Date: 2008-03-29 02:19 pm (UTC)
From: [identity profile] solar-diablo.livejournal.com
World War II is so much more in the consciousness of Europeans than Americans. Makes a certain bit of obvious sense, in that it was fought in your backyard, but I still find it somewhat amazing how oblivious some of us here in the States are to the details of it. I think were it not for my history buff father and two grandfathers who fought in the war, I'd probably be much more ignorant of that period in history. We have war memorials in the States, of course, but they are often generalized with no real sense of specific time and place. My feeling is Vietnam gets the most airtime in the American national psyche - that's a wound that's never healed properly.

Date: 2008-03-29 02:54 pm (UTC)
From: [identity profile] poliphilo.livejournal.com
WWII is still the defining event in (modern) British history.

I like to think of Patton stomping around this quaint, little, English country town.

Bull in a china shop

Date: 2008-03-29 03:05 pm (UTC)
From: [identity profile] solar-diablo.livejournal.com
Patton is a particularly suitable representative of that American "damn the torpedos" mindset.

Re: Bull in a china shop

Date: 2008-03-29 03:10 pm (UTC)
From: [identity profile] poliphilo.livejournal.com
Yes, I don't think any other nation could have produced him.

Re: Bull in a china shop

Date: 2008-03-29 04:05 pm (UTC)
From: [identity profile] wyrmwwd.livejournal.com
I could not agree more.

Date: 2008-03-29 03:12 pm (UTC)
From: [identity profile] mummm.livejournal.com
I LOVE those buildings!

Date: 2008-03-29 03:17 pm (UTC)
From: [identity profile] poliphilo.livejournal.com
They make me happy. Not many buildings have that effect.

Date: 2008-03-29 03:18 pm (UTC)
From: [identity profile] mummm.livejournal.com
That was my reaction too!

Date: 2008-03-29 07:55 pm (UTC)
From: [personal profile] oakmouse
Those are MARVELOUS buildings! I love them ---- especially #1! *wants to live in it*

Date: 2008-03-29 10:25 pm (UTC)
From: [identity profile] poliphilo.livejournal.com
I'd like the one with the tower. I'm sure the view from the top is just grand.
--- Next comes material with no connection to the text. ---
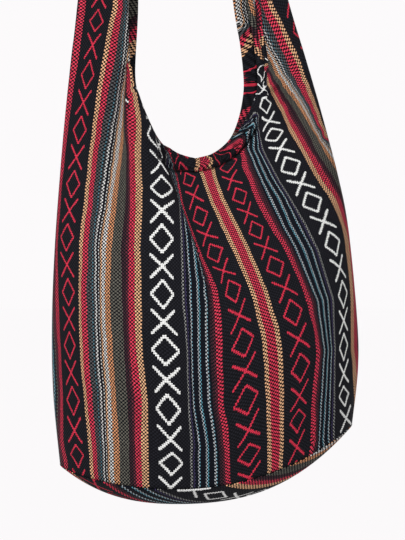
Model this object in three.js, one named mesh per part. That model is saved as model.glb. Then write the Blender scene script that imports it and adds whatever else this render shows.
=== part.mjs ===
// Woven hobo shoulder bag, hanging by its strap: a front and a back cloth panel, each with two
// ears that run up and form the strap, and an oval cloth base. Millimetres, +Z up, front faces -Y.
// The origin is the middle of the strap's underside, where the strap hangs.
import * as THREE from 'three';
import { mergeVertices } from 'three/addons/utils/BufferGeometryUtils.js';

// Cloth, seams and hems
const CLOTH = 1.6;
const SEAM_GAP = 0.3;
const HEM_WIDTH = 14;
const HEM_FOLD_RADIUS = 1.5;
const HEM_LEAN_IN = 1.2;

// Heights below the strap's underside
const NECK_Z = -523;
const FRONT_SEAM_Z = -877;
const BASE_LOWEST_Z = -904;
const LEFT_CORNER_Z = -860;
const RIGHT_CORNER_Z = -816;
const SHOULDER_Z = -540;

// Widths from the strap's middle
const NECK_X = 40;
const BASE_CENTRE_X = 20;
const LEFT_CORNER_X = -112;
const RIGHT_CORNER_X = 213;

// The strap's seat, where it lies flat over whatever it hangs on
const SEAT_HALF_LENGTH = 20;
const STRAP_HALF_WIDTH = 38;
const SEAT_FLAT_HALF_WIDTH = 28;
const SEAT_EDGE_DROOP = 6.8;
const STRAP_BEND_RADIUS = 42;
const LEFT_STRAP_TILT = 6;
const RIGHT_STRAP_TILT = 15;

// Outer fold of the bag seen from the front, from the base corner to the shoulder (x, z)
const LEFT_FLANK = [[-119.5, -780], [-120.8, -700], [-118, -620]];
const RIGHT_FLANK = [[219.5, -755], [218.5, -700], [209, -600]];
const LEFT_SHOULDER_X = -112.5;
const RIGHT_SHOULDER_X = 197.5;

// Outer fold of the strap's two legs, from the shoulder up to the bend (x, z)
const LEFT_LEG = [[-106.7, -473], [-99.5, -405], [-92.5, -344]];
const RIGHT_LEG = [[182, -480], [161, -408], [141.8, -344], [100, -190]];

// Hemmed edge of each ear, from the neckline's lowest point up to the seat (x, z)
const LEFT_FRONT_RIM = [[24, -520.5], [9, -514.5], [-5, -501], [-16, -480], [-27, -451], [-35.5, -424], [-38, -344],
  [-37, -250], [-36.5, -150], [-38, -66], [-34, -22]];
const RIGHT_FRONT_RIM = [[57, -519], [72, -510], [84, -498], [96, -480], [107.5, -452], [109.5, -430], [104, -385],
  [96.5, -344], [72, -200], [47, -66], [36, -22]];
const LEFT_BACK_RIM = [[24, -518.5], [9, -512.5], [-4, -500], [-15, -479], [-26, -451], [-31.5, -424], [-28, -344],
  [-30, -250], [-34, -150], [-37, -66], [-34, -22]];
const RIGHT_BACK_RIM = [[57, -517], [70, -508.5], [81, -496], [89, -476], [94, -452], [95, -430], [91, -392],
  [83, -344], [65, -200], [45, -66], [36, -22]];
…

Date: 2008-03-29 08:27 pm (UTC)
From: [identity profile] pondhopper.livejournal.com
The Ruskin Rooms building is wonderful. Italianate, yes, but you'd be surprised how many buildings in Spain have similar characteristics. Lovely!

I like the tower rising out of the centre of the second building very much.

Date: 2008-03-29 10:27 pm (UTC)
From: [identity profile] poliphilo.livejournal.com
They're certainly very odd buildings to come across in a small Cheshire town.

Date: 2008-04-05 10:27 am (UTC)
From: [identity profile] goddlefrood.livejournal.com
Trawling through the old inbox for the first time in a while I was surprised to see pictures of the old home town. I lived in Watt's own house for 17 years, do I get a prize?

Date: 2008-04-05 11:18 am (UTC)
From: [identity profile] poliphilo.livejournal.com
So what are his houses like on the inside? Are they as surprising? Are they fun?

Date: 2008-04-05 11:25 am (UTC)
From: [identity profile] goddlefrood.livejournal.com
He tagged on a Tower to his own after a few years, originally it was very conventional. It did and does have the differing doorknobs for the servants and the owners and a few little surprises, but the exteriors of both the houses on Legh Road (where he lived) and the other buildings around the town are much more fun.

Legh Road was used for the exterior shots of the residential street in Shanghai in the film Empire of the Sun, fyi.

Date: 2008-04-05 02:42 pm (UTC)
From: [identity profile] poliphilo.livejournal.com
I like Empire of the Sun. How on earth, did Spielberg come to shoot parts of it in Cheshire?

Date: 2008-04-06 01:39 am (UTC)
From: [identity profile] goddlefrood.livejournal.com
I'm not sure, must have been his scouts found Legh Road to be what they were looking for. It has about three or four minutes of screen time in the film.

I do recall he visited once for about two hours; the second unit did the filming, which took them about three months. They also donated the residents' compensation to some charity without prior consultation. That's Hollywood for you, no doubt, maybe they didn't pay anyone at all. It is a good film though.